Perceba que nenhuma dessas categorias possui grande apelo com o nosso cenário gamer de forma global, um dos motivos para a falta de envolvimento com a “grande conquista”. Por outro lado, já houve um spoiler de que a FIFA gostaria de introduzir o futebol na próxima edição virtual dos Jogos Olímpicos, assim como a Federação Internacional de Basquete, a Federação Internacional de Tênis e a de Taekwondo Mundial com suas modalidades.
Há ainda mais uma grande barreira para o público: a aversão a “jogos violentos, de matar e que não celebrem a diversidade”, por sua falta de “valores olímpicos”. Essas definições podem variar por ponto de vista e deixam brecha para barrar as principais modalidades competitivas da atualidade, como CS:GO, Valorant, R6, Fortnite, Free Fire. Dependendo da opinião de quem define, até mesmo League of Legends e jogos de luta poderiam ficar de fora no cenário atual.
Experiência única ou vem mais pela frente?
Trabalhar com esports também pode ser delicado pois, diferentemente dos esportes tradicionais, os eletrônicos têm donos. Eles são fabricados e comandados por suas desenvolvedoras, empresas privadas, o que pode tornar a situação um tanto complicada. Comitês e federações dos esportes tradicionais estão intermediando a presença de suas versões eletrônicas. Mas e quando pensarmos em modalidades totalmente digitais? Deverão ser criados comitês neutros às desenvolvedoras ou estarão as empresas preparadas para esse cenário? A relação esporte/marca ainda é um oceano a desbravar.

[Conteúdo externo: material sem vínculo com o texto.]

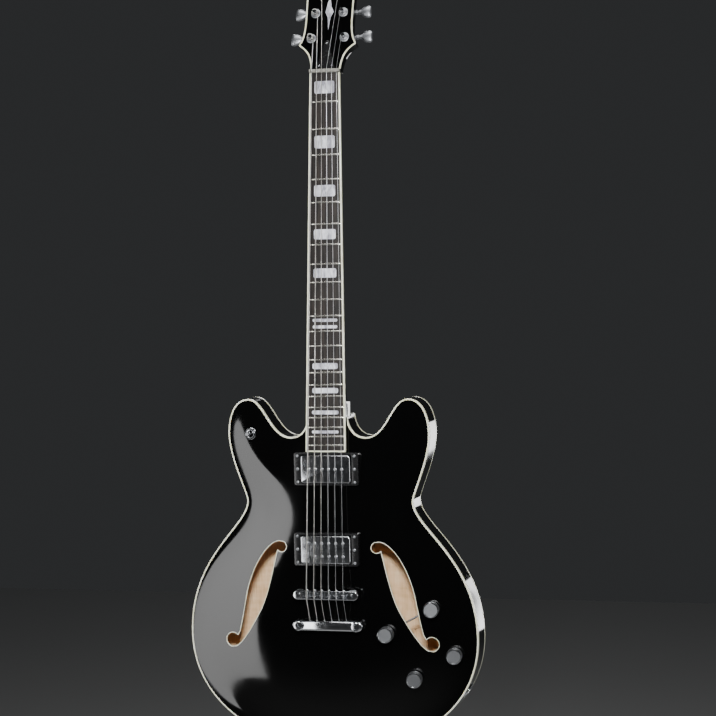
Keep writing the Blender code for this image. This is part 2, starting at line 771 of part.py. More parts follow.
def build_knobs():
    """Each knob is one turned piece with the pot's shaft that it is fixed to."""
    for name, (x, station) in KNOB_PLACES.items():
        outward = top_normal(x, station)
        seat = at(x, station, top_depth(x, station)) + outward * SEAT_GAP * MM
        turned(name, [
            (0, 15.0), (9.6, 15.0), (10.5, 13.8), (10.8, 2.2), (3.0, 2.2), (3.0, -12.0), (0, -12.0),
        ], BODY, CHROME, seat, outward, 16)


def build_wiring():
    """Four pots and the switch frame, soldered into one loom."""
    joined = []
    for name, (x, station) in KNOB_PLACES.items():
        outward = top_normal(x, station)
        seat = at(x, station, top_depth(x, station)) + outward * SEAT_GAP * MM
        joined.append(turned(f"pot_of_{name}", [
            (0, -13.0), (3.3, -13.0), (3.3, 1.4), (4.6, 1.4), (4.6, -8.2), (12.0, -8.2),
            (12.0, -18.0), (0, -18.0),
        ], BODY, STEEL, seat, outward, 10))
    x, station = SWITCH_PLACE
    outward = top_normal(x, station)
    seat = at(x, station, top_depth(x, station)) + outward * SEAT_GAP * MM
    joined.append(turned("switch_frame", [
        (0, -16.0), (4.6, -16.0), (4.6, 2.6), (6.0, 2.6), (6.0, -8.2), (9.5, -8.2),
        (9.5, -28.0), (0, -28.0),
    ], BODY, STEEL, seat, outward, 12))

    def pot_back(name):
        """A place in the back of a pot, below its bore."""
        x, station = KNOB_PLACES[name]
        seat = at(x, station, top_depth(x, station) - SEAT_GAP)
        return seat - top_normal(x, station) * 15.6 * MM

    neck_volume = pot_back("knob_neck_volume")
    links = [
        [neck_volume, pot_back("knob_bridge_volume")],
        [pot_back("knob_bridge_volume"), pot_back("knob_bridge_tone")],
        [neck_volume, pot_back("knob_neck_tone")],
        [seat - outward * 24 * MM, at(-98, 560, 28), at(-70, 600, 28), at(70, 600, 28),
         at(100, 605, 28), at(112, 640, 26), at(138, 690, 22), neck_volume],
    ]
    for link in links:
        joined.append(as_mesh(rod("loom_wire", link, 1.4, BODY, None)))
    loom = joined[0]
    loom.name = "wiring_harness"
    loom.data.name = "wiring_harness"
    for piece in joined[1:]:
        boolean(loom, as_cutter(piece), "UNION")


def as_mesh(drawn):
    """A curve object's welded mesh, in its place."""
    bpy.context.view_layer.update()
    evaluated = drawn.evaluated_get(bpy.context.evaluated_depsgraph_get())
    mesh = bpy.data.meshes.new_from_object(evaluated)
    name, parent = drawn.name, drawn.parent
    bpy.data.objects.remove(drawn)
    bm = bmesh.new()
    bm.from_mesh(mesh)
    bmesh.ops.remove_doubles(bm, verts=bm.verts, dist=0.00001)
    bm.to_mesh(mesh)
    bm.free()
    return add_object(name, mesh, parent, None)


def build_switch_lever():
    x, station = SWITCH_PLACE
    outward = top_normal(x, station)
    pivot = at(x, station, top_depth(x, station)) - outward * 4.0 * MM
    turned("switch_lever", [
        (0, 20.0), (3.2, 18.4), (3.4, 14.5), (1.7, 9.0), (1.7, 3.0), (3.4, 0.8), (3.4, -0.8),
        (1.5, -3.0), (1.5, -9.0), (0, -9.0),
    ], BODY, CHROME, pivot, outward, 10)


def build_jack():
    point, outward = jack_place()
    mouth = at(point.x, point.y, RIM_DEPTH / 2)
    turned("jack", [
        (0, -22.0), (3.7, -22.0), (3.7, 0.0), (4.8, 2.8), (7.0, 2.8), (11.0, 1.8), (11.0, 0.9), (5.6, 0.9),
        (5.6, -6.0), (8.5, -6.0), (8.5, -25.0), (0, -25.0),
    ], BODY, CHROME, mouth, outward, 14)


def build_strap_buttons():
    profile = [
        (0, 13.5), (6.0, 13.5), (7.0, 12.7), (7.0, 11.6), (3.7, 8.0), (6.0, 1.6), (6.0, 0.6),
        (2.1, 0.6), (2.1, -22.0), (0, -22.0),
    ]
    tail = at(0, TAIL_STATION, RIM_DEPTH / 2)
    turned("strap_button_end", profile, BODY, CHROME, tail, (0, 0, -1), 12)
    heel = at(0, 460, RIM_DEPTH)
    turned("strap_button_neck", profile, BODY, CHROME, heel, (0, 1, 0), 12)


# ---------------------------------------------------------------- assembly

clear_scene()
PARTS = new_collection("electric_guitar")
CUTTERS = new_collection("cutters")

BLACK_GLOSS = material("black_gloss", (0.008, 0.008, 0.009), 0.08)
IVORY = material("ivory_binding", (0.78, 0.76, 0.62), 0.35)
MAPLE = material("maple_block", (0.62, 0.45, 0.26), 0.6)
ROSEWOOD = material("dark_rosewood", (0.03, 0.02, 0.015), 0.5)
BONE = material("bone_nut", (0.72, 0.70, 0.62), 0.4)
BLACK_PLASTIC = material("black_plastic", (0.012, 0.012, 0.013), 0.3)
CHROME = material("chrome", (0.80, 0.81, 0.83), 0.12, 1.0)
NICKEL = material("nickel_wound", (0.62, 0.60, 0.57), 0.35, 1.0)
STEEL = material("plain_steel", (0.66, 0.66, 0.67), 0.25, 1.0)

BODY_OUTLINE = mirrored(along_bezier(OUTLINE_NODES, OUTLINE_STEPS))

CROWN_REACH = reach_from_edge(0, CROWN_STATION)

BODY = frame("body_frame", at(0, -NUT_Z, FACE_Y), 0)
nut_depth = BOARD_END_DEPTH + BOARD_LENGTH * math.sin(NECK_ANGLE)
nut_drop = BOARD_LENGTH * (1 - math.cos(NECK_ANGLE))
NUT_PLACE = at(0, nut_drop - NUT_Z, FACE_Y + nut_depth)
NECK = frame("neck_frame", NUT_PLACE, -NECK_ANGLE)
HEAD = frame("head_frame", NUT_PLACE, -NECK_ANGLE - HEAD_ANGLE)
bpy.context.view_layer.update()

build_body()
build_neck()
build_fingerboard()
build_nut()
build_truss_rod()
build_tuners()
build_pickups()
build_bridge()
build_tailpiece()
build_knobs()
build_wiring()
build_switch_lever()
build_jack()
build_strap_buttons()
build_strings()
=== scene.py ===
import math

import bpy
import numpy as np
from mathutils import Matrix, Vector


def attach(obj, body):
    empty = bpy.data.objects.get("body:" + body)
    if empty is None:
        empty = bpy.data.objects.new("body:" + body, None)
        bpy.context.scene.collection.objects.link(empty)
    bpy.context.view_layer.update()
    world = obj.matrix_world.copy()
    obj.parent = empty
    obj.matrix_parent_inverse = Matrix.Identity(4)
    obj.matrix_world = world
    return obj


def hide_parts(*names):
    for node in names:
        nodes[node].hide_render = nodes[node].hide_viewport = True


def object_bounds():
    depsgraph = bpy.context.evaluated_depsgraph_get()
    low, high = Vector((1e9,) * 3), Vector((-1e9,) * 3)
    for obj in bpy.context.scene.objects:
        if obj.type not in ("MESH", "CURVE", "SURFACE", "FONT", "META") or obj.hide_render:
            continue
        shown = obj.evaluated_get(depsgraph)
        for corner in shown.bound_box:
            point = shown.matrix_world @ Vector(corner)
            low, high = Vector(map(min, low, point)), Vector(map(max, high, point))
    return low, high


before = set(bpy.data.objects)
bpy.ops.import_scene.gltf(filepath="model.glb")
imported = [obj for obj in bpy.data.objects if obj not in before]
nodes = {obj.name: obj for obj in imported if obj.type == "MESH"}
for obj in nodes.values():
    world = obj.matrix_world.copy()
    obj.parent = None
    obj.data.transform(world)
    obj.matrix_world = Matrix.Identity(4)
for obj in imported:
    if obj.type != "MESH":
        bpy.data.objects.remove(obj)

cadLow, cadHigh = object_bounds()
bpy.ops.object.select_all(action="DESELECT")   # the loaded nodes arrive selected
mm = 0.001
forward = Vector((0, -1, 0))                   # out of the guitar's face

# Lengths in mm that more than one piece needs. A place is (x, station, depth): the station counts down
# from the nut, and the depth counts backwards from the plane of the front binding.
guitar = {
    "faceY": -38.0, "nutZ": -11.5, "scaleLength": 711.2, "frets": 22,
    "neckAngle": math.radians(4.4), "headAngle": math.radians(14.0),
    "boardLength": 522.0, "boardEndDepth": -14.0, "boardThickness": 6.0,
    "boardHalfAtNut": 21.5, "boardHalfAtEnd": 28.5, "boardRadius": 305.0,
    "headFace": 4.5, "headThickness": 14.5, "rimDepth": 42.3, "plate": 5.0, "binding": 2.2,
    "archRise": 12.0, "archPole": 690.0, "crownStation": 735.0, "tailStation": 935.0,
    "nutPitch": 7.1, "bridgePitch": 10.4, "stringAtNut": -1.6,
    "stringRadii": (0.86, 0.68, 0.50, 0.36, 0.26, 0.22),
    "tunerRows": ((23.7, 53.3), (19.8, 90.5), (16.0, 127.0)),
}


# Small helpers for modelling

def place(x, station, depth):                  # mm in a frame, as metres
    return Vector((x, depth, -station)) * mm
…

No fim, não é um movimento tão fácil quanto parece. Ambos os lados precisam de mais preparação e muito diálogo. Também podemos fazer testes em cada edição. Veja essa representatividade em 2020 como um ensaio. Assim como não podemos negar a possibilidade do público se cansar de um game competitivo, levando a perda de espectadores. Mas não era isso que diziam do Skate?